Olly was such a nerd. If there was one fucker in the world who’d have an opinion about whatever the fuck a noble fir was, it was him.
“Can I have the dog?” Benji asked, peeling himself up off the ground. The lab followed, panting happily as he propped his arm on Olly’s shoulder.
“Make sure she doesn’t jump in your truck,” camo dude said. “One family got fifteen minutes down the road before they noticed her.”
“I would be super-sad about that.” He winked. “Maybe someone would let me get a dog. If it was an accident.”
“We talked about that like two times,” Olly said, pushing him off. “Also we can’t get a dog.”
Camo was flicking his eyes between them. “Well,” he said eventually, “whatever works for you folks.”

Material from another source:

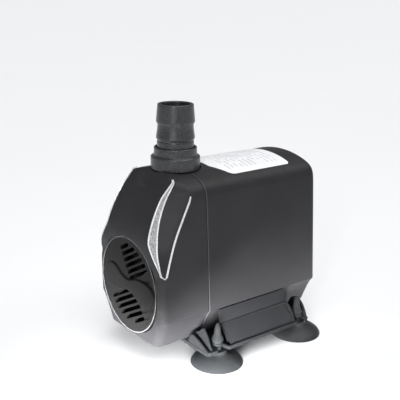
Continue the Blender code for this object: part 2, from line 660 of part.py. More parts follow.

He handed Olly an orange-handled saw and Benji a map with the types of trees, and off they went.
Olly had gone all strange and tense again, though. This was his little adventure, but he’d clammed up as soon as they’d left the shack, the lab still waddling along behind them. Benji was totally stealing her if she could manage to get her chub up into the back of the truck.
The map told him they were in a field with Leyland Cypresses. Benji didn’t bother asking the OG Christmas tree connoisseur if any of them were coming home with them. Even Benji could see that these fucks were inferior. His first Christmas tree was not going to look like landscaping from a cheap subdivision.